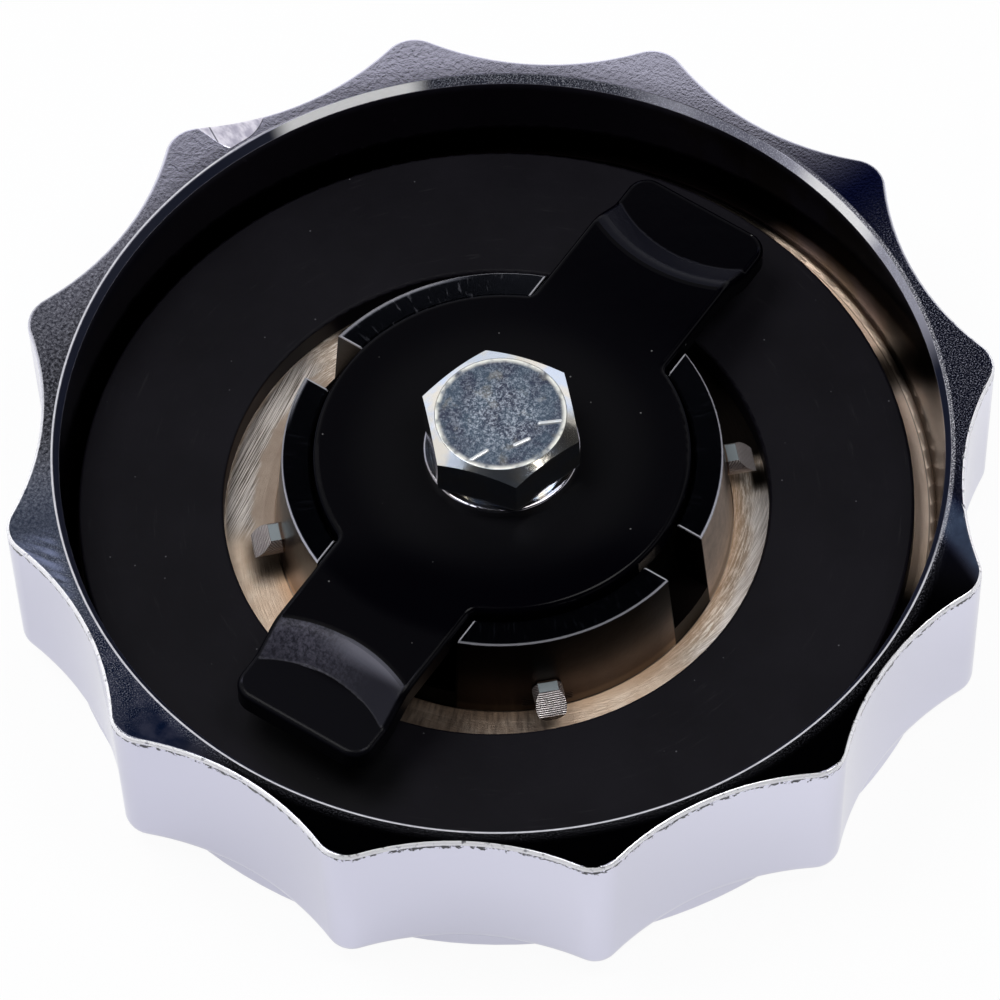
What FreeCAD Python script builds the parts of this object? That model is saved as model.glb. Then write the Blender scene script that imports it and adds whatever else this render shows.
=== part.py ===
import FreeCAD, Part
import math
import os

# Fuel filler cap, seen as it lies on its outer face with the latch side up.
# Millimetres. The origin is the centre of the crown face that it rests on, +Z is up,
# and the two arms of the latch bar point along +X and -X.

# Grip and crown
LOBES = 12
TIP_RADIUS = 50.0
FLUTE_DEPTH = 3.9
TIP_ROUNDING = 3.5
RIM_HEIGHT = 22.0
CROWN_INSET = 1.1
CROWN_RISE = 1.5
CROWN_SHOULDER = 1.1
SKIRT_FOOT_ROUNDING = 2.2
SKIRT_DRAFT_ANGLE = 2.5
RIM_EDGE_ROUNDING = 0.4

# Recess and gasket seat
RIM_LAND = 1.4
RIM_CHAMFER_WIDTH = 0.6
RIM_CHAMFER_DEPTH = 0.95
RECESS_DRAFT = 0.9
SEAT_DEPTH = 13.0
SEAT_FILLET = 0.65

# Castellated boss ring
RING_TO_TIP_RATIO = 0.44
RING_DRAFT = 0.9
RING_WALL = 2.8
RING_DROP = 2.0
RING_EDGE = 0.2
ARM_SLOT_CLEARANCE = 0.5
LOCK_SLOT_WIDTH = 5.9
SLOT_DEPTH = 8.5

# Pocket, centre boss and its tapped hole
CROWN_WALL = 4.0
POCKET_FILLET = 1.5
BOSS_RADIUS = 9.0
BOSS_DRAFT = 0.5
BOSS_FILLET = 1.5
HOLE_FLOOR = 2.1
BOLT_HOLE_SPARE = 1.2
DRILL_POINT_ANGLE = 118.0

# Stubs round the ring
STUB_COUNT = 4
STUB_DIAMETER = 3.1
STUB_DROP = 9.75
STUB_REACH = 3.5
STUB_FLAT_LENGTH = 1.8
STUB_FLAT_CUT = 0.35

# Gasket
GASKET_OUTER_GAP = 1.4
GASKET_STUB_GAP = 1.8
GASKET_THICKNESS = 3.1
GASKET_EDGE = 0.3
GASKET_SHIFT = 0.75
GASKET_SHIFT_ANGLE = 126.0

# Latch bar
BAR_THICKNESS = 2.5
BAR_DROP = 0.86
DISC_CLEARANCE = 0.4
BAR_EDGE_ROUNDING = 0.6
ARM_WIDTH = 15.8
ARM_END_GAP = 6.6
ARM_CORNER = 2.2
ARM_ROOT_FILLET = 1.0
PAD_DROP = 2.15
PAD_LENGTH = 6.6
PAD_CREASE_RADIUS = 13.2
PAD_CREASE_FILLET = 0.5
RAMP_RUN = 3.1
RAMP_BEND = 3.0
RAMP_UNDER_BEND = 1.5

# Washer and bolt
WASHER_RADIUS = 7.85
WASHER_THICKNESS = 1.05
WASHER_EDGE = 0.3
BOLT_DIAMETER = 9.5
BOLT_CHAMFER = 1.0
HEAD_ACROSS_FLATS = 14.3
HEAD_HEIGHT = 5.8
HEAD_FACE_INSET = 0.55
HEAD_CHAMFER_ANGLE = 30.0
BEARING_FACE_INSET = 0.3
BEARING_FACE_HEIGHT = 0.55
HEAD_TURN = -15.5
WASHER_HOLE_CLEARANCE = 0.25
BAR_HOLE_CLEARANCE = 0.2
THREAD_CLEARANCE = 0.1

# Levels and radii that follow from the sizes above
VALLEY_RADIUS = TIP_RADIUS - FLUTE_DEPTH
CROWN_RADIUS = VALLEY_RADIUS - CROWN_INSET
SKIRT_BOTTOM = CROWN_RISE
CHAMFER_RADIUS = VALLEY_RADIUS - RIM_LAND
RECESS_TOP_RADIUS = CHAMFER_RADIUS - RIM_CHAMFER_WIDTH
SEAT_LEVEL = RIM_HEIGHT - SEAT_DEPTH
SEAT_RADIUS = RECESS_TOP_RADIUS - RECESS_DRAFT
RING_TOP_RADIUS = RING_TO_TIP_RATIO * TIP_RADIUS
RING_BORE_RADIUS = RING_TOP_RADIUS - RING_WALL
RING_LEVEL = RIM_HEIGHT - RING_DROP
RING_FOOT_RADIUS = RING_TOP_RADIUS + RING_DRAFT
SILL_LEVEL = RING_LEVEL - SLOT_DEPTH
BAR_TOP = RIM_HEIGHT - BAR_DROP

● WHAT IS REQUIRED
Word for word, reproduce the listing above from its start up to and including the line that has "RIM_EDGE_ROUNDING = 0.4". Give only those lines.

● WRITTEN REPLY
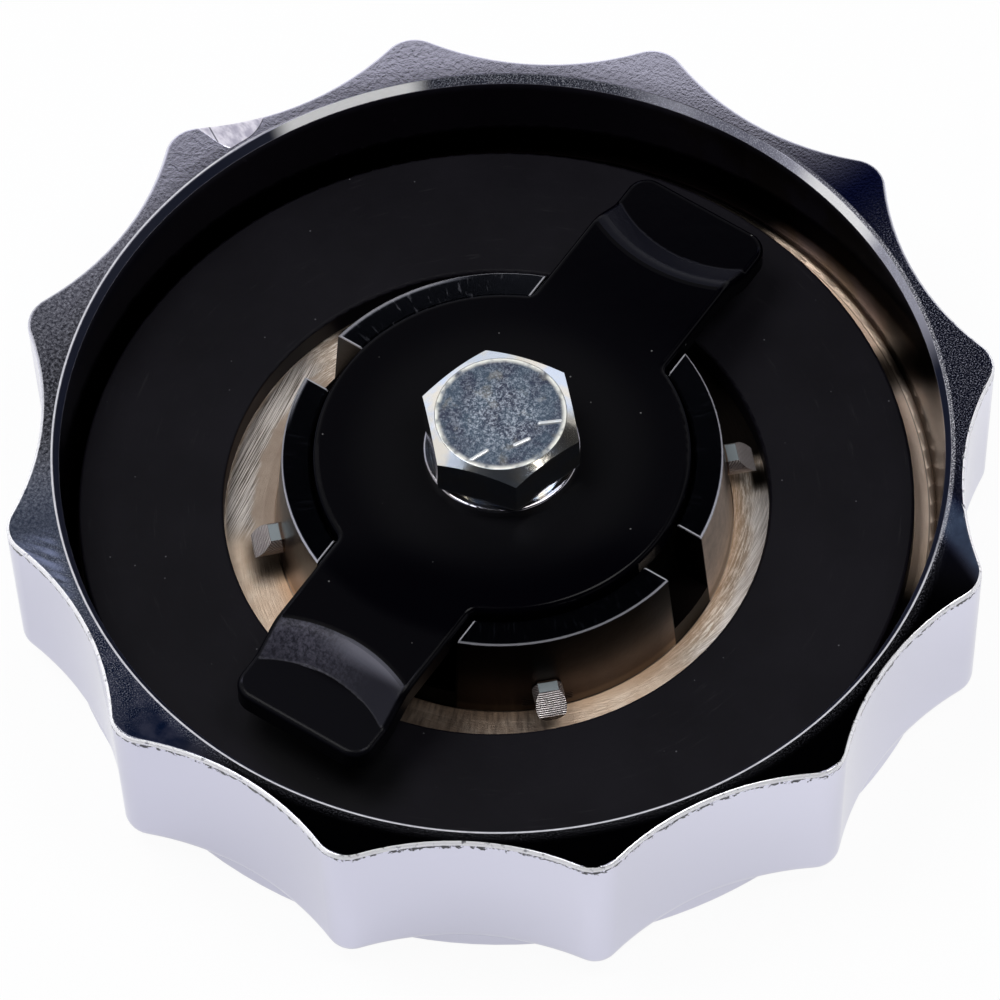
What FreeCAD Python script builds the parts of this object? That model is saved as model.glb. Then write the Blender scene script that imports it and adds whatever else this render shows.
=== part.py ===
import FreeCAD, Part
import math
import os

# Fuel filler cap, seen as it lies on its outer face with the latch side up.
# Millimetres. The origin is the centre of the crown face that it rests on, +Z is up,
# and the two arms of the latch bar point along +X and -X.

# Grip and crown
LOBES = 12
TIP_RADIUS = 50.0
FLUTE_DEPTH = 3.9
TIP_ROUNDING = 3.5
RIM_HEIGHT = 22.0
CROWN_INSET = 1.1
CROWN_RISE = 1.5
CROWN_SHOULDER = 1.1
SKIRT_FOOT_ROUNDING = 2.2
SKIRT_DRAFT_ANGLE = 2.5
RIM_EDGE_ROUNDING = 0.4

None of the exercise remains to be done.